私は指輪を外し、村上誠司の手の上に置いて階段を上がった。

「雲ちゃん、先に上がってて。タバコ買ってすぐ戻るから!」

村上誠司は私の背中に向かって叫んだ。

私は階段の曲がり角から、二人が手を繋いで車に乗り込むのを見ていた。

マンションの入り口の街灯が切れていて、辺りは真っ暗だった。

村上誠司と浅井美咲は後部座席に座っていた。

私は柱の陰から、規則正しく揺れる車を見つめ、二人の小声の会話が聞こえてきた。

「あの花束を彼女にあげたなら、私にはもっと素敵なのを買ってよね」

「それに指輪も。私にプロポーズするって約束したのに、どうして彼女にあげたの?」

浅井美咲は村上誠司の耳に噛みついた。

村上誠司は荒い息を吐きながら、「何で彼女と争うんだよ。お前が俺を満足させてくれれば、何でも与えてやるだろ?」

「じゃあ、正式な立場も?それもくれるの?」

浅井美咲の声は震え、その間に漏れる吐息が混ざっていた。

私は冷たい風に吹かれながら、二人の一挙手一投足を見つめていた。

風は冷たく、私の両足はすでに感覚を失っていた。

風は静かで、二人の声が鮮明に耳に届いた。

私は皆の前で裸にされた道化のような気分だった。

最後に村上誠司が彼女を愛していると言うのを聞いた時、私はもう顔を覆って逃げ出すしかなかった。

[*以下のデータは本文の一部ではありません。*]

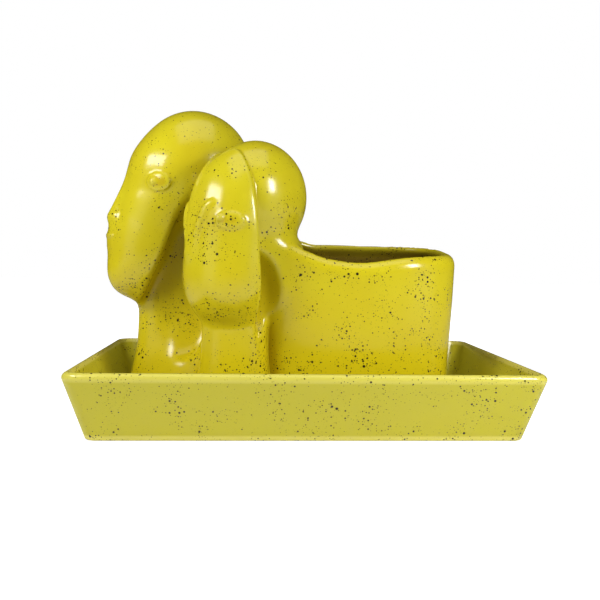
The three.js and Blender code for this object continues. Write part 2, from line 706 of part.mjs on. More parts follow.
// The one casting: both figures and the vessel, hollow, open at the rim and at the drain
function planterSolid() {
  const margin = 2 * HEAD_STEP;
  const headReach = MAN_FACE[0].forward + MAN_FACE[0].depth;
  const left = Math.min(MAN_HEAD_X - headReach, FOOT_LEFT) - margin;
  const behindHeads = WOMAN_NAPE.top[0] + WOMAN_NAPE.tipRadius;
  const right = VESSEL_HALF_LENGTH + VESSEL_END_FLARE + margin;
  const near = Math.min(WOMAN_NECK_Y, WOMAN_HEAD_Y) - WOMAN_FACE[0].depth - margin;
  const far = Math.max(VESSEL_HALF_WIDTH + VESSEL_SIDE_FLARE, MAN_HEAD_Y + MAN_SKULL.depth) + margin;
  const top = Math.max(
    MAN_HEAD_CENTRE + MAN_SKULL.up + MAN_SKULL.height,
    WOMAN_HEAD_CENTRE + WOMAN_HAIR.up + WOMAN_HAIR.height,
  ) + margin;
  const chins = WOMAN_HEAD_CENTRE + WOMAN_FACE[1].up - margin;
  const brows = MAN_HEAD_CENTRE + MAN_FEATURES[0].up + margin;
  const shell = surfaceNet(
    outside,
    gradedLines([left, MAN_HEAD_X, behindHeads, right], [FACE_STEP, HEAD_STEP, VESSEL_STEP]),
    gradedLines([near, MAN_HEAD_Y + margin, far], [FACE_STEP, HEAD_STEP]),
    gradedLines([FOOT_Z - margin, chins, brows, top], [VESSEL_STEP, FACE_STEP, HEAD_STEP]),
  );
  const hollow = surfaceNet(
    figureHollow,
    gradedLines([left, behindHeads + 4 * margin], [HOLLOW_STEP]),
    gradedLines([near, far], [HOLLOW_STEP]),
    gradedLines([FOOT_Z, top], [HOLLOW_STEP]),
  );
  const drain = floorHole(0, 0, DRAIN_DIAMETER, VESSEL_FLOOR_Z);
  const vent = floorHole(MAN_NECK_X, MAN_NECK_Y, VENT_DIAMETER, FOOT_Z);
  return shell
    .subtract(belowFoot(margin))
    .subtract(hollow.add(vesselHollow()))
    .subtract(footRecess().add(drain).add(vent));
}

// Points of a rounded rectangle, anticlockwise from above
function roundedRectangle(halfLength, halfWidth, radius, z) {
  const points = [];
  for (let corner = 0; corner < 4; corner += 1) {
    const centreX = (corner === 0 || corner === 3 ? 1 : -1) * (halfLength - radius);
    const centreY = (corner < 2 ? 1 : -1) * (halfWidth - radius);
    for (let i = 0; i < CORNER_STATIONS; i += 1) {
      const angle = (Math.PI / 2) * (corner + i / (CORNER_STATIONS - 1));
      points.push([centreX + radius * Math.cos(angle), centreY + radius * Math.sin(angle), z]);
    }
  }
  return points;
}

// One ring of the tray: "inset" is measured in from the outline of the rim
function trayRing(inset, z, radius) {
  return roundedRectangle(TRAY_HALF_LENGTH - inset, TRAY_HALF_WIDTH - inset, radius, z);
}

// Rings of an arc in the tray's section, about a centre given as inset and height
function trayArc(centreInset, centreZ, radius, fromDegrees, toDegrees, steps, cornerRadius) {
  const rings = [];
  for (let i = 0; i <= steps; i += 1) {
    const angle = THREE.MathUtils.degToRad(fromDegrees + ((toDegrees - fromDegrees) * i) / steps);
    const inset = centreInset - radius * Math.cos(angle);
    rings.push(trayRing(inset, centreZ + radius * Math.sin(angle), cornerRadius));
  }
  return rings;
}

// Drip tray: its section runs up the flared outside, over a rim that is rounder outside than
// inside, down the inside and through a fillet on to the flat floor
function traySolid() {
  const insideCorner = TRAY_CORNER - TRAY_WALL;
  const wallInsetAt = (z) => TRAY_FLARE * (1 - z / TRAY_HEIGHT);
  const leanAngle = Math.atan2(TRAY_FLARE, TRAY_HEIGHT);
  const lean = THREE.MathUtils.radToDeg(leanAngle);
  const slant = 1 / Math.cos(leanAngle);
  const outerZ = TRAY_HEIGHT - TRAY_RIM_OUTER;
  const innerZ = TRAY_HEIGHT - TRAY_RIM_INNER;
  const filletZ = TRAY_FLOOR + TRAY_FILLET;
  const outerInset = wallInsetAt(outerZ) + TRAY_RIM_OUTER * slant;
  const innerInset = wallInsetAt(innerZ) + TRAY_WALL - TRAY_RIM_INNER * slant;
  const filletInset = wallInsetAt(filletZ) + TRAY_WALL + TRAY_FILLET * slant;
  return loft([
    trayRing(TRAY_FLARE + TRAY_EASE, 0, TRAY_CORNER),
    trayRing(wallInsetAt(TRAY_EASE), TRAY_EASE, TRAY_CORNER),
    ...trayArc(outerInset, outerZ, TRAY_RIM_OUTER, -lean, 90, 5, TRAY_CORNER),
    ...trayArc(innerInset, innerZ, TRAY_RIM_INNER, 90, 180 - lean, 3, insideCorner),
    ...trayArc(filletInset, filletZ, TRAY_FILLET, -lean, -90, 4, insideCorner),
  ]);
}

// A mesh with its own material from a solid
function meshOf(name, solid, material) {
  const { vertProperties, triVerts } = solid.getMesh();
  const geometry = new THREE.BufferGeometry();
  geometry.setAttribute('position', new THREE.BufferAttribute(vertProperties, 3));
  geometry.setIndex(new THREE.BufferAttribute(triVerts, 1));
  geometry.computeVertexNormals();
  const mesh = new THREE.Mesh(geometry, material);
  mesh.name = name;
  return mesh;
}

const group = new THREE.Group();

const planter = meshOf(
  'planter',
  planterSolid(),
  new THREE.MeshStandardMaterial({ color: 0xdfd12b, roughness: 0.12, metalness: 0 }),
);
planter.position.set(PLANTER_X, PLANTER_Y, 0);
group.add(planter);

const dripTray = meshOf(
  'drip_tray',
  traySolid(),
  new THREE.MeshStandardMaterial({ color: 0xd6ca33, roughness: 0.14, metalness: 0 }),
);
group.add(dripTray);

export default group;
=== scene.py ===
"""Dressed model of the couple figure planter.

A speckled yellow, glazed slip-cast planter, whose front end is a pair of stylised heads on
their necks, stands in a flared drip tray. Sizes are in millimetres in the model's own frame
(+Z up, faces towards -X) and become metres where a mesh is made.
"""

import logging
import math
from dataclasses import dataclass, field
from enum import Enum
from typing import Callable, Sequence

import bmesh
import bpy
import numpy as np
from mathutils import Matrix, Vector


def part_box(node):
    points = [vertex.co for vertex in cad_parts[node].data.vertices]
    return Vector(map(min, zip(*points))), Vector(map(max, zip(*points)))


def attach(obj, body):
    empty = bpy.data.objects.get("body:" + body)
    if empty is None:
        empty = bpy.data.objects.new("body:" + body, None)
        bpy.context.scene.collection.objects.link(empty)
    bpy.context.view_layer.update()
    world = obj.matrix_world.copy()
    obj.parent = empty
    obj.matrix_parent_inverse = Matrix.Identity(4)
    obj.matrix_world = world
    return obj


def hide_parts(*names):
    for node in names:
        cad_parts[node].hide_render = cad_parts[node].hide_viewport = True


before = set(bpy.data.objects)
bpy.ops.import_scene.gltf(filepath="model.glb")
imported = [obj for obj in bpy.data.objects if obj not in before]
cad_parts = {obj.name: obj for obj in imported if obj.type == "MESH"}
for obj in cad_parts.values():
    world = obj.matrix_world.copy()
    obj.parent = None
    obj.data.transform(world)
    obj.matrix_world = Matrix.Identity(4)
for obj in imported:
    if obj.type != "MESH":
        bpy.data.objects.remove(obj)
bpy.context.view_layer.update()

LOG = logging.getLogger("planter")
MM = 0.001
FAR_AWAY = 1e3
LEAST_DIVISOR = 1e-6
Array = np.ndarray
# Three arrays: along and across the vessel from its middle and the height, or forward, to the
# left hand and up from a head's centre.
Point = Sequence[Array]
Field = Callable[[Point], Array]
Tree = bpy.types.NodeTree
Socket = bpy.types.NodeSocket


class Body(Enum):
    """Bodies of the frame that a piece can ride on."""

    TRAY = "tray"
    PLANTER = "planter"


class Slot(Enum):
    """Material slots of the record."""

    PLANTER = "planter_glaze"
    TRAY = "tray_glaze"


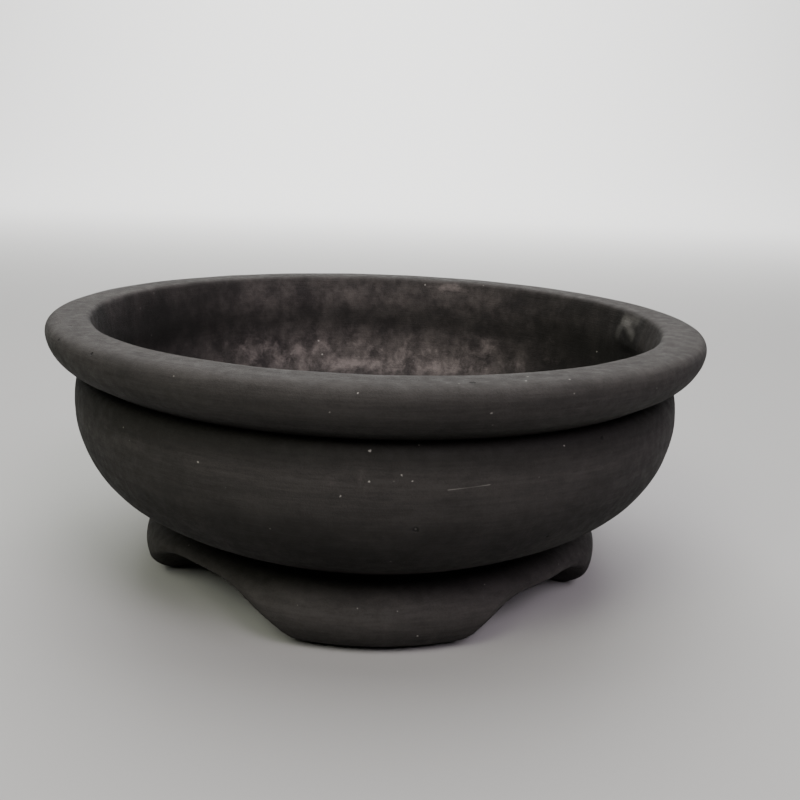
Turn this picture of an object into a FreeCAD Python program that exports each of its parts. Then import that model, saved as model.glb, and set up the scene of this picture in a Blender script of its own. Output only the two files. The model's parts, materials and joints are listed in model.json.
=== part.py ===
import FreeCAD, Part
import math
import os

# Round bonsai pot of unglazed clay. A bulging bowl with a rolled rim stands on a foot ring,
# and four arches cut through the ring leave four feet. Each clay member is its own solid.
# Millimetres. +Z is up, the origin is on the ground below the pot's centre, and the front
# foot faces -Y. Azimuths are in degrees from -Y, growing towards +X.

# Rim: a roll of clay, flattened on top
RIM_RADIUS = 90.0
RIM_WIDEST_HEIGHT = 70.2
RIM_UNDERSIDE_RADIUS = 86.2
RIM_UNDERSIDE_HEIGHT = 62.7
POT_HEIGHT = 74.2
MOUTH_RADIUS = 78.4
MOUTH_ROUNDING = 1.0

# Groove cut where the rim sits on the wall, and the belly's shoulder just below it
GROOVE_RADIUS = 81.0
GROOVE_HEIGHT = 60.4
SHOULDER_RADIUS = 82.6
SHOULDER_HEIGHT = 59.2
WALL_TOP_INNER_RADIUS = 76.6

# Belly of the bowl
BELLY_RADIUS = 84.1
BELLY_HEIGHT = 50.0
BOWL_INNER_RADIUS = 75.8

# Crease above the foot, and the floor slab inside it
CREASE_RADIUS = 57.2
CREASE_HEIGHT = 18.5
FLOOR_RADIUS = 50.0
FLOOR_THICKNESS = 8.0
DRAIN_HOLE_RADIUS = 11.0
WIRE_HOLE_RADIUS = 2.2
WIRE_HOLE_CIRCLE_RADIUS = 30.0
WIRE_HOLE_COUNT = 4

# Foot ring
FOOT_BULGE_RADIUS = 67.1
FOOT_BULGE_HEIGHT = 9.2
SOLE_OUTER_RADIUS = 59.0
SOLE_INNER_RADIUS = 50.0
FOOT_TOP_HEIGHT = 11.0

# Arches between the feet: azimuth of the middle, half width in degrees at the ground,
# height, and fullness. An arch of higher fullness has a flatter top and steeper flanks.
FRONT_RIGHT_ARCH = (45.5, 24.0, 12.5, 4.2)
BACK_RIGHT_ARCH = (131.5, 27.5, 13.2, 3)
BACK_LEFT_ARCH = (-133.5, 27.0, 13.2, 3)
FRONT_LEFT_ARCH = (-43.6, 28.0, 14.1, 3.1)
ARCHES = (FRONT_RIGHT_ARCH, BACK_RIGHT_ARCH, BACK_LEFT_ARCH, FRONT_LEFT_ARCH)
ARCH_INNER_REACH = 42.0
ARCH_OUTER_REACH = 76.0
ARCH_OVERRUN = 1.05
ARCH_STEPS = 12

# The way each foot faces, by the node it is written to
FOOT_DIRECTIONS = {
    "front_foot": FreeCAD.Vector(0, -1, 0),
    "right_foot": FreeCAD.Vector(1, 0, 0),
    "back_foot": FreeCAD.Vector(0, 1, 0),
    "left_foot": FreeCAD.Vector(-1, 0, 0),
}

FLOOR_TOP = CREASE_HEIGHT + FLOOR_THICKNESS
UP = FreeCAD.Vector(0, 0, 1)
ORIGIN = FreeCAD.Vector(0, 0, 0)


def section_point(radius, height):
    """A point of a section through the pot's axis."""
    return FreeCAD.Vector(radius, 0, height)


def line(start, end):
    return Part.LineSegment(section_point(*start), section_point(*end)).toShape()


def arc(start, middle, end):
    return Part.Arc(section_point(*start), section_point(*middle), section_point(*end)).toShape()


def smooth(points, directions=None):
    """A smooth curve through a few (radius, height) points, with given directions at its ends."""
    curve = Part.BSplineCurve()
    places = [section_point(*point) for point in points]
    if directions:
        start, end = (section_point(*direction) for direction in directions)
        curve.interpolate(Points=places, InitialTangent=start, FinalTangent=end)
    else:
        curve.interpolate(places)
    return curve.toShape()


def turned(edges):
    """The solid that a closed section sweeps in one full turn about the pot's axis."""
    face = Part.Face(Part.Wire(edges))
    return face.revolve(ORIGIN, UP, 360)


def floor_slab():
    """The flat floor, with one drainage hole and a circle of wire holes."""
    base = FreeCAD.Vector(0, 0, CREASE_HEIGHT)
    slab = Part.makeCylinder(FLOOR_RADIUS, FLOOR_THICKNESS, base)
    slab = slab.cut(Part.makeCylinder(DRAIN_HOLE_RADIUS, FLOOR_THICKNESS, base))
    for index in range(WIRE_HOLE_COUNT):
        angle = math.radians(360 / WIRE_HOLE_COUNT * (index + 0.5))
        centre = FreeCAD.Vector(
            WIRE_HOLE_CIRCLE_RADIUS * math.cos(angle),
            WIRE_HOLE_CIRCLE_RADIUS * math.sin(angle),
            CREASE_HEIGHT,
        )
        slab = slab.cut(Part.makeCylinder(WIRE_HOLE_RADIUS, FLOOR_THICKNESS, centre))
    return slab


def belly_wall():
    """The bowl's wall, from the crease above the foot to the groove below the rim."""
    crease = (CREASE_RADIUS, CREASE_HEIGHT)
    shoulder = (SHOULDER_RADIUS, SHOULDER_HEIGHT)
    groove = (GROOVE_RADIUS, GROOVE_HEIGHT)
    inner_top = (WALL_TOP_INNER_RADIUS, GROOVE_HEIGHT)
    cove_end = (FLOOR_RADIUS, FLOOR_TOP)
    outside = smooth([
        crease,
        (61.9, 21.0),
        (76.5, 31.0),
        (82.9, 42.5),
        (BELLY_RADIUS, BELLY_HEIGHT),
        shoulder,
    ])
    inside = smooth([
        inner_top,
        (BOWL_INNER_RADIUS, BELLY_HEIGHT),
        (71.0, 36.8),
        (59.5, 28.3),
        cove_end,
    ])
    return turned([
        outside,
        line(shoulder, groove),
        line(groove, inner_top),
        inside,
        line(cove_end, (FLOOR_RADIUS, CREASE_HEIGHT)),
        line((FLOOR_RADIUS, CREASE_HEIGHT), crease),
    ])


def rim_roll():
    """The rolled rim: round outside, flat on top, with a softened inner edge."""
    groove = (GROOVE_RADIUS, GROOVE_HEIGHT)
    underside = (RIM_UNDERSIDE_RADIUS, RIM_UNDERSIDE_HEIGHT)
    top_start = (86.6, POT_HEIGHT)
    outline = [
        underside,
        (88.9, 65.6),
        (RIM_RADIUS, RIM_WIDEST_HEIGHT),
        (89.7, 72.5),
        (88.8, 73.7),
        top_start,
    ]
    outside = smooth(outline, directions=[(1, 0.8), (-1, 0)])
    corner = MOUTH_ROUNDING * (1 - math.sqrt(0.5))
    mouth_top = (MOUTH_RADIUS + MOUTH_ROUNDING, POT_HEIGHT)
    mouth_corner = (MOUTH_RADIUS + corner, POT_HEIGHT - corner)
    mouth_side = (MOUTH_RADIUS, POT_HEIGHT - MOUTH_ROUNDING)
    inner_bottom = (WALL_TOP_INNER_RADIUS, GROOVE_HEIGHT)
    return turned([
        line(groove, underside),
        outside,
        line(top_start, mouth_top),
        arc(mouth_top, mouth_corner, mouth_side),
        arc(mouth_side, (77.2, 66.6), inner_bottom),
        line(inner_bottom, groove),
    ])


def whole_foot_ring():
    """The foot as a plain ring, before the arches are cut."""
    crease = (CREASE_RADIUS, CREASE_HEIGHT)
    sole_edge = (SOLE_OUTER_RADIUS, 0)
    inner_sole = (SOLE_INNER_RADIUS, 0)
    inner_top = (FLOOR_RADIUS, CREASE_HEIGHT)
    outside = smooth([
        sole_edge,
        (64.4, 3.5),
        (FOOT_BULGE_RADIUS, FOOT_BULGE_HEIGHT),
        (64.3, 14.7),
        crease,
    ])
    return turned([
        outside,
        line(crease, inner_top),
        line(inner_top, inner_sole),
        line(inner_sole, sole_edge),
    ])


def arch_edge(arch, radius):
    """The arch's outline at one distance from the pot's axis."""
    middle, half_width, height, fullness = arch
    points = []
    for step in range(ARCH_STEPS + 1):
        across = ARCH_OVERRUN * (2 * step / ARCH_STEPS - 1)
        azimuth = math.radians(middle + half_width * across)
        rise = height * (1 - abs(across) ** fullness)
        points.append(FreeCAD.Vector(radius * math.sin(azimuth), -radius * math.cos(azimuth), rise))
    curve = Part.BSplineCurve()
    curve.interpolate(points)
    return curve.toShape()


def arch_space(arch):
    """Everything below an arch, cut straight towards the pot's axis."""
    vault = Part.makeRuledSurface(arch_edge(arch, ARCH_OUTER_REACH), arch_edge(arch, ARCH_INNER_REACH))
    return vault.extrude(-2 * CREASE_HEIGHT * UP)


def foot_members():
    """The foot ring cut into its upper band and its four feet, by node."""
    ring = whole_foot_ring()
    for arch in ARCHES:
        ring = ring.cut(arch_space(arch))
    reach = FreeCAD.Vector(ARCH_OUTER_REACH, ARCH_OUTER_REACH, 0)
    lower = Part.makeBox(2 * ARCH_OUTER_REACH, 2 * ARCH_OUTER_REACH, FOOT_TOP_HEIGHT, -1 * reach)
    feet = ring.common(lower).Solids
    members = {"foot_ring": ring.cut(lower)}
    for node, direction in FOOT_DIRECTIONS.items():
        members[node] = max(feet, key=lambda foot: foot.CenterOfMass.dot(direction))
    return members


def write_parts():
    members = foot_members()
    members["floor_slab"] = floor_slab()
    members["belly_wall"] = belly_wall()
    members["rim_roll"] = rim_roll()
    os.makedirs("parts", exist_ok=True)
    for node, shape in members.items():
        shape.exportStep("parts/" + node + ".step")
        print(node, round(shape.Volume), shape.isValid(), len(shape.Solids))


write_parts()
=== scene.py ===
import bpy
import json
import math
import numpy as np
from mathutils import Matrix, Vector, noise
from mathutils.bvhtree import BVHTree


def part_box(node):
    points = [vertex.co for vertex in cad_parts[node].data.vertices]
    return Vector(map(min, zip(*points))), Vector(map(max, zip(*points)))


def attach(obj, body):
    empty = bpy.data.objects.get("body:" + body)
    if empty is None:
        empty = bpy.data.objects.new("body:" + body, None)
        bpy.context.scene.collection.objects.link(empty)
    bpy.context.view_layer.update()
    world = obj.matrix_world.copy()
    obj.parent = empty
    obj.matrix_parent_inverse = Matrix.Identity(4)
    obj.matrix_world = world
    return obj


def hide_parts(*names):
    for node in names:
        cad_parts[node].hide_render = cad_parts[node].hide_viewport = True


# A hand-made bonsai pot of bare charcoal clay. Each clay member of the frame is replaced by a
# mesh turned from the same section, with the marks of the hand on it: throwing rings, dents,
# softened edges, grit, dust and a smear of slip. Lengths are in millimetres until a mesh is
# made. An azimuth is measured from -Y and grows towards +X: in radians, but in degrees where
# it places a mark.

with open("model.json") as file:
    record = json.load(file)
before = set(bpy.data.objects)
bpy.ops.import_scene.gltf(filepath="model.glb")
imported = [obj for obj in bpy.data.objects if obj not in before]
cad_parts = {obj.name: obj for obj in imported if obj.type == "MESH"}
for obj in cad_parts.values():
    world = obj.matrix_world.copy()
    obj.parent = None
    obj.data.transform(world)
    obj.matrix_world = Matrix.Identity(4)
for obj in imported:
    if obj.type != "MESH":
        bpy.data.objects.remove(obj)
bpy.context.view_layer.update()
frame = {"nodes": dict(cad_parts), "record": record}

MM = 0.001

# Columns of points round the pot, and how far apart the points along its sections are
COLUMNS = 720
SPACING = 0.8
RIM_SPACING = 0.55
BOWL_SPACING = 1.2
WALL_SPACING = 1.1
FLOOR_SPACING = 1.0
FOOT_SPACING = 0.2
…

家に戻ると、この部屋の隅々を見渡した。浅井美咲の方が、この家の女主人らしく見えた。

この現実を受け入れた時、私の心は完全に死んだ。

そこへ村上誠司と浅井美咲が前後して家に入ってきた。

私がリビングにいるのを見て、二人は少し気まずそうな表情を見せた。

「雲ちゃん、まだ寝てないか?俺が寝かしつけなかったからか。さあ、寝よう」

村上誠司は私を優しく抱き上げ、寝室のベッドに寝かせた。

その夜、私は一睡もできなかった。夜が明けるまでずっと目が覚めていた。

目を覚ました時、家には誰もいなかった。

私は浅井美咲の部屋に入り、彼女のクローゼットを見た。そこには村上誠司のベルトや靴下、下着まであった。

二人の関係は、もう長いことが分かった。

私は彼の持ち物を全て私の寝室に移し、そのまま家を出た。

昼頃、村上誠司が帰ってきて私がいないことに気付き、慌てて探し回った。

寝室で自分の持ち物を見つけた時、やっと私が全てを知ったことに気付いた。

彼は完全に取り乱し、すぐに私に電話をかけ始めた。

今日は私が検査に行く約束の日だったので、村上誠司は病院に行き、担当医を見つけた。

「佐々木さんは今日来てませんよ。妊娠が分かったんですから、これからは月一回の検診でいいんです」

「奥様に聞いてないんですか?長年の苦労が報われましたね。家でゆっくり休ませてあげてください」

医師は不思議そうに彼を見ながら、詳しく注意事項を説明した。

村上誠司は真っ青な顔で一言も聞き取れていなかった。ただ、全てが終わったということだけは分かっていた。

「雲ちゃん、話を聞いて。説明させて。無視しないで。どこにいる?会わせて」

彼は必死にボイスメッセージを送ってきたが、私はもう開くことはなかった。

結局、彼の愛する人は別にいたのだから、子供を産むのも他の人にお願いすればいい。